The European Regulation relating to ESG disclosure – the SFDR – came into force on 10 March 2021 in all of the European Member States. This forms part of the EU’s package of measures relating to Environmental, Social and Governance (ESG) issues. the European Union financial sector had to adequate their internal policies regarding the sustainability-related disclosures in order to comply with the SFDR Regulation (as defined below). Therefore, in this article we are going to explain the origin and key points of this new ESG policies that are applying in the European Union, and in particular their impact in the Grand Duchy of Luxembourg.
Deriving from the new global sustainable development framework adopted by the United Nations General Assembly, the European Commission approved the 2030 Agenda for Sustainable Development having at its core the Sustainable Development Goals (“SDGs”).
In the context of the European Union’s plan to develop the SDGs, on 27 November 2019 the European Parliament and the Council approved the SFDR Regulation, as well as the regulations generally known as Benchmark Regulation and Taxonomy Regulation.
The SFDR has been adopted with the purpose of creating a more transparent and harmonised framework of requirements for the Financial Market Participants and Financial Products (as defined below and in the SFDR) regarding the disclosure and publication of sustainability-related information.
The main addressees of the disclosure and transparency requirements set in the SFDR are the following, broadly present in the Luxembourg financial market, defined as the “Financial Market Participants”:
- investment firms and credit institutions which provide portfolio management;
- alternative investment fund managers (AIFMs); and
- management companies of UCITS management companies.
These Financial Market Participants need to apply the relevant requirements founded on publication and disclosure in three different levels:
- Firm Level: publication on their websites of their policies on the integration of sustainability risks in their investment decision making process and information about adverse sustainability impacts for their entity. This meant that the institutions had to update their existing investment policies or create new ones with a focus on ESG requirements. As for the adverse sustainability impacts, we talk about “comply or explain”. The market was given a choice to either implement a due diligence policy with respect to the principal adverse impacts of its investment decisions on sustainability factors or explain the reasons why it does not consider such adverse impact.
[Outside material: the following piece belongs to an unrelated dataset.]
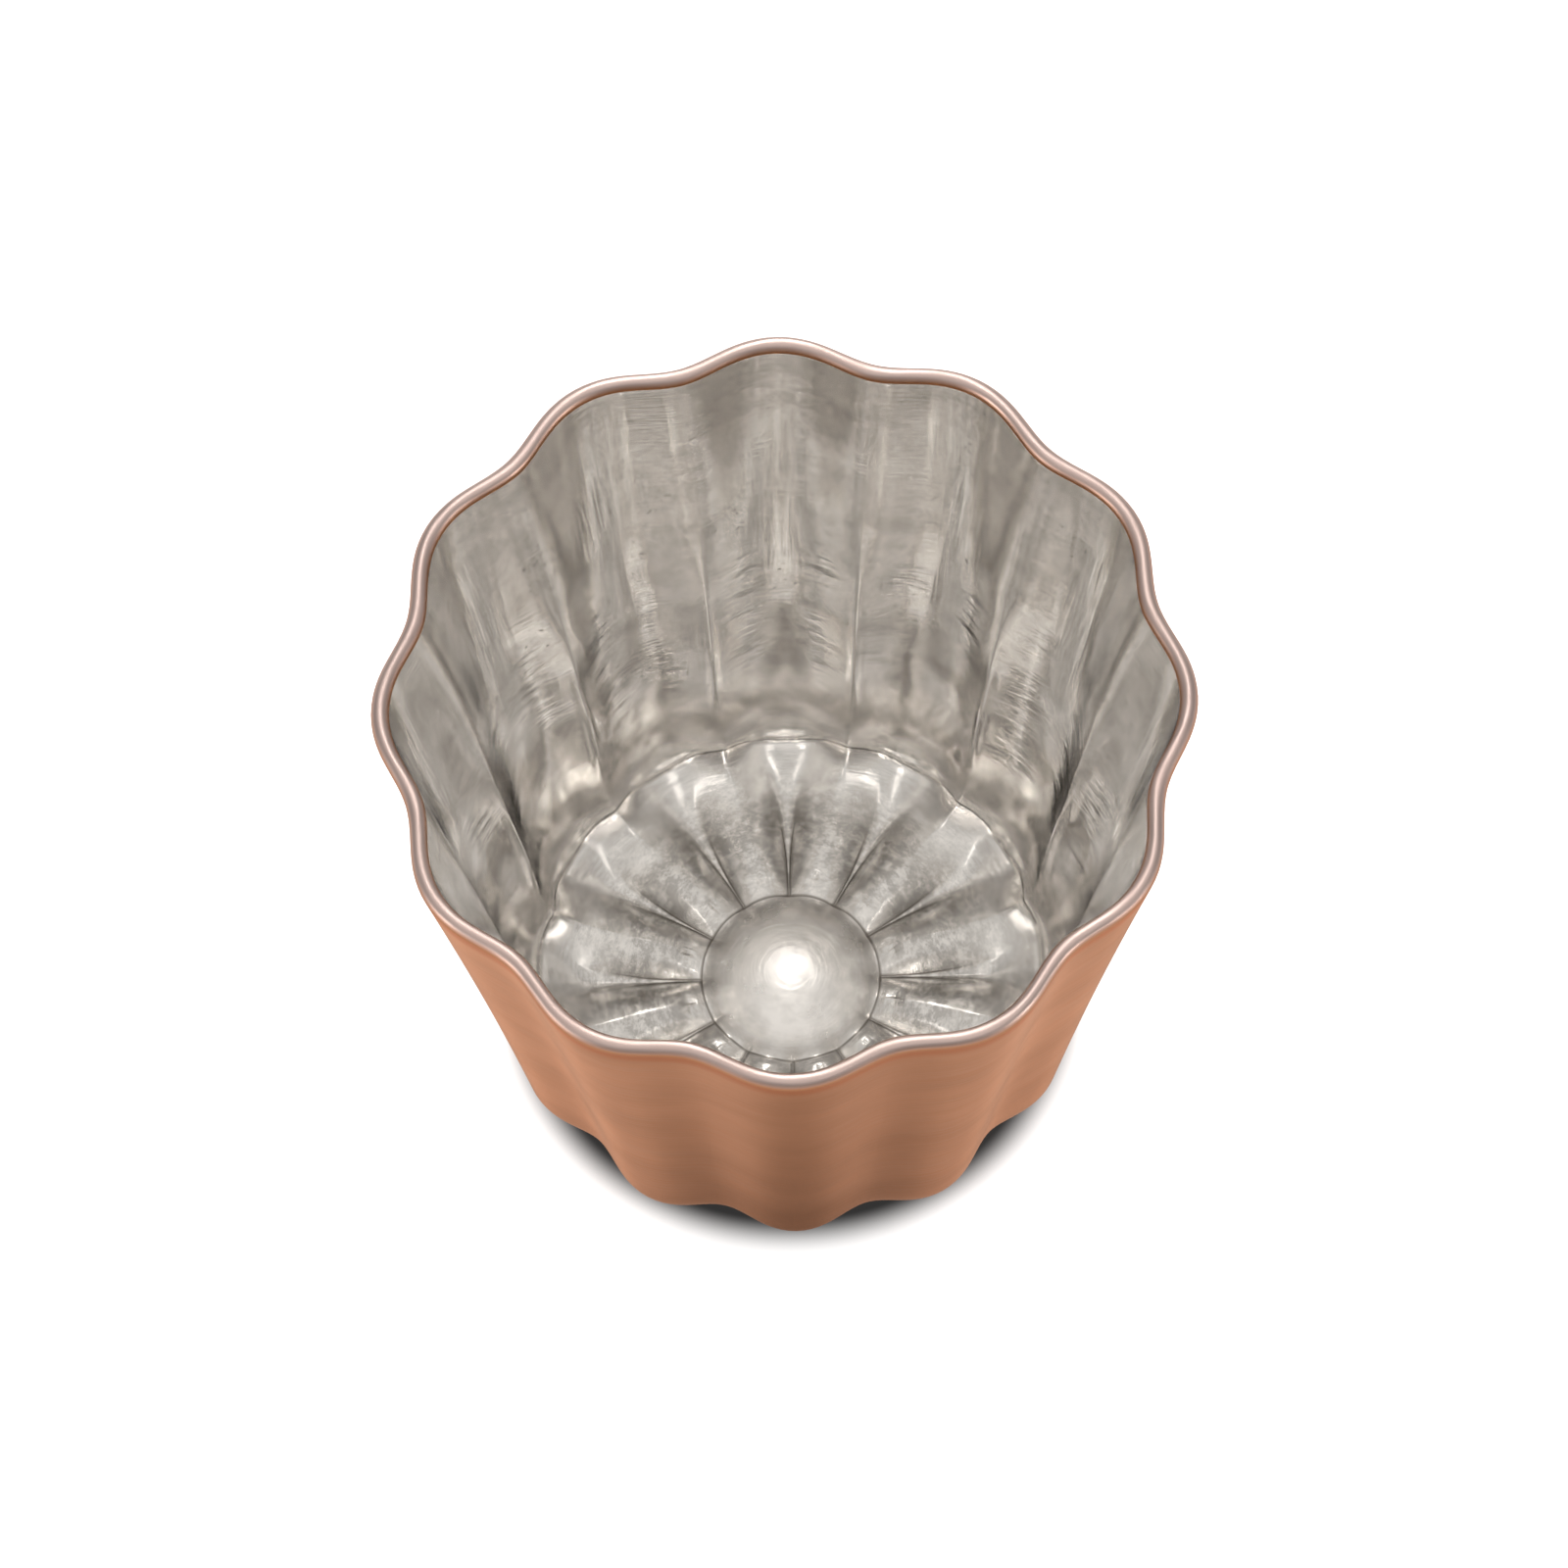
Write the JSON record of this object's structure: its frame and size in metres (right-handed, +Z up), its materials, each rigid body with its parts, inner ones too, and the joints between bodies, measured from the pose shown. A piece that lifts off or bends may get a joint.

- Product Level: the disclosure obligation at product level applies, whether or not products with an ESG focus are offered. Here again a business decision needs to be made for each financial product that is made available, to either: assess the likely impacts of sustainability risks on the returns of each financial product; or explain why it does not consider sustainability risks to be relevant to a particular financial product. investors are required to be provided with pre-contractual disclosures descriptions about the products being made available to them.
- Environmental or Social Products Level: where financial products specifically promote ESG characteristics, the SFDR provides that Financial Market Participants are required to publish information about how those characteristics are met and if an index has been designated as a reference benchmark, information on whether and how index is consistent with those characteristics.
In addition to the specific disclosure obligations, it is also advisable for market participants to review their marketing documentation generally, to ensure that these do not contradict the mandatory disclosures. At first glance it may seem that the aspects of the SFDR only apply to asset managers of ESG products but a big part of the requirements applies much more broadly, and also captures for example banks offering portfolio management.
UCITS prospectus update: fast track procedure in Luxembourg
As the SFDR is directly applicable in all Member States of the European Union, there are only few national specificities worth raising from a Luxembourg perspective. One relates to UCITS and AIFs’ prospectuses and the so-called “fast-track” procedure put in place by the CSSF (the Luxembourg Financial Regulator). Because these products need to be compliant with the SFDR requirements before the 10 March 2021, the CSSF made it possible to submit updated prospectus/issuing documents where the changes resulted directly the SFDR requirements. This allowed the market to ensure compliance with the relevant requirements before the deadline, without having to go through the normal procedure for prospectus approval.
What do we see:
There is a lot of divergence on approach across the market and some firms prefer the “explain” approach and opt for minimum compliance. At the other end of the spectrum you find the “SFDR-friendly” firms who have gone all the way and even further to comply with the requirements under SFDR. Because the regulation provides a certain degree of flexibility, market participants can decide how they want to profile themselves. What is certain is that this is only just the beginning and the future of finance will be founded on sustainability.